I am seeing the saying “flat cats” a lot nowadays. Just this morning it was used as follows, in a headline for The Mirror in the UK: “Fury as NHS staff lose out in pension changes – while fat cats are quids in”. We all know what it means: rich people who perhaps lack integrity and who tend to break the rules and who want to have political influence because they have made enough money and seek new challenges. Often what they want in the UK is to buy their way into becoming a lord in the House of Lords i.e. a life peerage by donating large sums of money to the governing party usually the Conservatives who are more prone to sleaze than Labour, who are more prone to incompetence.
But the underlying situation is that ‘fat cats’ are rich and influential. Perhaps being rich and breaking societal rules go together because those people who become rich tend to break rules as a way to achieve their goals. It gives them an edge over the rest which brings them wealth.
It’s pretty clear that the saying was first used in America in the 1920s when journalists started to use it. For example, a journalist writing for The Sun in Baltimore, Maryland, on November 1, 1925 wrote: “Fat Cats” In Plenty Arrayed On Both Sides For Coming Battle.
The text started:
The battle alignment in Maryland between the Weller and the anti-Weller forces in the Republican party promises the finest Fat Cat fight ever seen in this State. Primaries of any sort are the politicians’ Paradise, but a primary in which there is a collection of Fat Cats on each side is almost too good to be true.
That writer may have been Frank Kent who in also writing for the Baltimore Sun in an essay “Fat Cats and Free Rides” stated:
A Fat Cat is a man of large means and slight political experience who, having reached middle age, and success in business, and finding no further thrill, sense or satisfaction in the mere piling up of more millions, develops a yearning for some sort of public honor, and is willing to pay for it. There are such men in all the States, and they are as welcome to the organization [i.e., the party] as the flowers in May.

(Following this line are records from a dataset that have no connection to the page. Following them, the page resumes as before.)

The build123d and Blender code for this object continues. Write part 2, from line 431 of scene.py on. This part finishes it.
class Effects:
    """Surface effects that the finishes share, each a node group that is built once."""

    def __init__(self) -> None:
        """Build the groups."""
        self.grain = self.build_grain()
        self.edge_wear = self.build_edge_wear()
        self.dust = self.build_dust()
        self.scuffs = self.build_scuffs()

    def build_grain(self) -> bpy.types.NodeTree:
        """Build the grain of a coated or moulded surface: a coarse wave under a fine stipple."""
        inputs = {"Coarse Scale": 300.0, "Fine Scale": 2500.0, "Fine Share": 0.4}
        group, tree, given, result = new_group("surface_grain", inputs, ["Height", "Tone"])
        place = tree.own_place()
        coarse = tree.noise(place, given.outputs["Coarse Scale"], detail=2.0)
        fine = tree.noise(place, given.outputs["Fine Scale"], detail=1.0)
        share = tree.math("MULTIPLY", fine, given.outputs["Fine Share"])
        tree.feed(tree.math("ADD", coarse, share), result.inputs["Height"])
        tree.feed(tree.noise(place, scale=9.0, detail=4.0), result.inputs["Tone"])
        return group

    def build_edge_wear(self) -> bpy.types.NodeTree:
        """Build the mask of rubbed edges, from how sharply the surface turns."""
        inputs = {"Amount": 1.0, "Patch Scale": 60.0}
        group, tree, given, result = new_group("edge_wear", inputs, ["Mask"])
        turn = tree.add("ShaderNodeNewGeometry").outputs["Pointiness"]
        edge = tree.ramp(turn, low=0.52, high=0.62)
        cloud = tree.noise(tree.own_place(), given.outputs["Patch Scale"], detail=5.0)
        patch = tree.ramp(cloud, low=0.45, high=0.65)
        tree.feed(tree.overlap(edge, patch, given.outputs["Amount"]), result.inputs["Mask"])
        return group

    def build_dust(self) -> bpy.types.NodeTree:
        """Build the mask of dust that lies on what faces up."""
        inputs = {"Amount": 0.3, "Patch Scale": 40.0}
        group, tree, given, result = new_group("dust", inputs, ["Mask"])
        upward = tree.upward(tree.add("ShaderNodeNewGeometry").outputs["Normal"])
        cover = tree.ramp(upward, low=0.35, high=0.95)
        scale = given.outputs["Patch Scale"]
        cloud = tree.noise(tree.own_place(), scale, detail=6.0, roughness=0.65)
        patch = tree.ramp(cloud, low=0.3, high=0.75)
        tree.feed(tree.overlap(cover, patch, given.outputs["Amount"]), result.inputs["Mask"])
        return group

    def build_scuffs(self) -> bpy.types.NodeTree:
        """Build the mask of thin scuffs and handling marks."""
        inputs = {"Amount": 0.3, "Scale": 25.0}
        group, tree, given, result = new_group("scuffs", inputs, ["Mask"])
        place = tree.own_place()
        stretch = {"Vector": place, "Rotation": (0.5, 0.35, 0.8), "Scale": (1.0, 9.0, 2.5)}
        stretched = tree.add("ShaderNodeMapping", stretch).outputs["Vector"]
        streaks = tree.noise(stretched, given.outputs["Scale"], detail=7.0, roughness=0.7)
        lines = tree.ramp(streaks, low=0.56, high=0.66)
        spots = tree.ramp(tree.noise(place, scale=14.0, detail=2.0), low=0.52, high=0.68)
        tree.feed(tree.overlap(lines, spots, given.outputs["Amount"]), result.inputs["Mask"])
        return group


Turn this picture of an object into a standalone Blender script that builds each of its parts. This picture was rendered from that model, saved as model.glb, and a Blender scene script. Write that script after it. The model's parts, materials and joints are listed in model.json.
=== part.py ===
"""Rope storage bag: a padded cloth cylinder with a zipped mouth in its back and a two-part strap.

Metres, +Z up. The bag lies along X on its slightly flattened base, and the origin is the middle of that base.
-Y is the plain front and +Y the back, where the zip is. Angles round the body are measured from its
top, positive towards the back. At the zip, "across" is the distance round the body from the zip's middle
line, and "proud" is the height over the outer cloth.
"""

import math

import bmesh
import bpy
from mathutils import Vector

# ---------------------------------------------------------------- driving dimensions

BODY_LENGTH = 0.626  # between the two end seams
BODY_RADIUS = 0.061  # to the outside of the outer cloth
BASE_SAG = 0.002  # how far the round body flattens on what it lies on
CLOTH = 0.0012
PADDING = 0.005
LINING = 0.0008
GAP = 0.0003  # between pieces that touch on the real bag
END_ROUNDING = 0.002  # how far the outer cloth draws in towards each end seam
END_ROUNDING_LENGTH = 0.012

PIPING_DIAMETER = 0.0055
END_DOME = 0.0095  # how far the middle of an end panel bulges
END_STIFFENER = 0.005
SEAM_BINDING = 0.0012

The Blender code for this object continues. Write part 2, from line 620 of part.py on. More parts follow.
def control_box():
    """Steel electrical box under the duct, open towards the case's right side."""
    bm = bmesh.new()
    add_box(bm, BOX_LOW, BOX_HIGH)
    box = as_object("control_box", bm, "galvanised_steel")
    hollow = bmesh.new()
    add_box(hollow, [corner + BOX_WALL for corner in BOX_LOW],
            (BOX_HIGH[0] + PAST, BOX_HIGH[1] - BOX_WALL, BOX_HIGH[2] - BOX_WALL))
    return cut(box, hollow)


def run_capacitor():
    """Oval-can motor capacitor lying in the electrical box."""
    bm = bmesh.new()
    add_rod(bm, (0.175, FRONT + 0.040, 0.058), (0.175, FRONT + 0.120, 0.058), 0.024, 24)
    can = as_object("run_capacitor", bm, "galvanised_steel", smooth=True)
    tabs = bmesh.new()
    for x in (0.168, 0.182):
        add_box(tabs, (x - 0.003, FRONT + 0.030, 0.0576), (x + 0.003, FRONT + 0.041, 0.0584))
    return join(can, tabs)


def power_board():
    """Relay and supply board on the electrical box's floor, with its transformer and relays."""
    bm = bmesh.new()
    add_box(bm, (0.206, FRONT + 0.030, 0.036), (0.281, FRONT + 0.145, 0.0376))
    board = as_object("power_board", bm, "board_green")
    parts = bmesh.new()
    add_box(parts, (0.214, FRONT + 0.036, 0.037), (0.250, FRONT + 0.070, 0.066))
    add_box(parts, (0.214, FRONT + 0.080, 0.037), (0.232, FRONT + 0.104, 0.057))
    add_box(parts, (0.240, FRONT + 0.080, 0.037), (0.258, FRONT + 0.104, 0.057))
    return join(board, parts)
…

But it appears to me that Mr Kent was taking his lead from other people who were using this saying at the time. He had picked it up during his journalistic investigations. It was being bandied around politics and business at the time. So, we don’t know when it actually started or the individual who first coined the saying but it was likely to be not long before this journalist used it and referred to it in his reporting.
The next big question is why the word “cat” is incorporated into the saying? Domestic cats are not rich and at that time they were not fat. Although today there is a cat obesity epidemic according to veterinarians! That’s thanks to a change in lifestyle and dry cat food in my opinion. The change in lifestyle referred to is: more indoor cats and normalising fatness by their owners.
I can’t find the reason why cats were chosen to be a representative of rich, obese men who want to have an influence on politics. I have to rely on common sense which is that the word “cat” rhymes with the word “fat” and in doing so the saying has bite. It’s the kind of saying which would stick around and it has stuck around.
However, it is a bit upsetting for cat lovers to have the domestic cat smeared by the shenanigans of rich men with dubious integrity.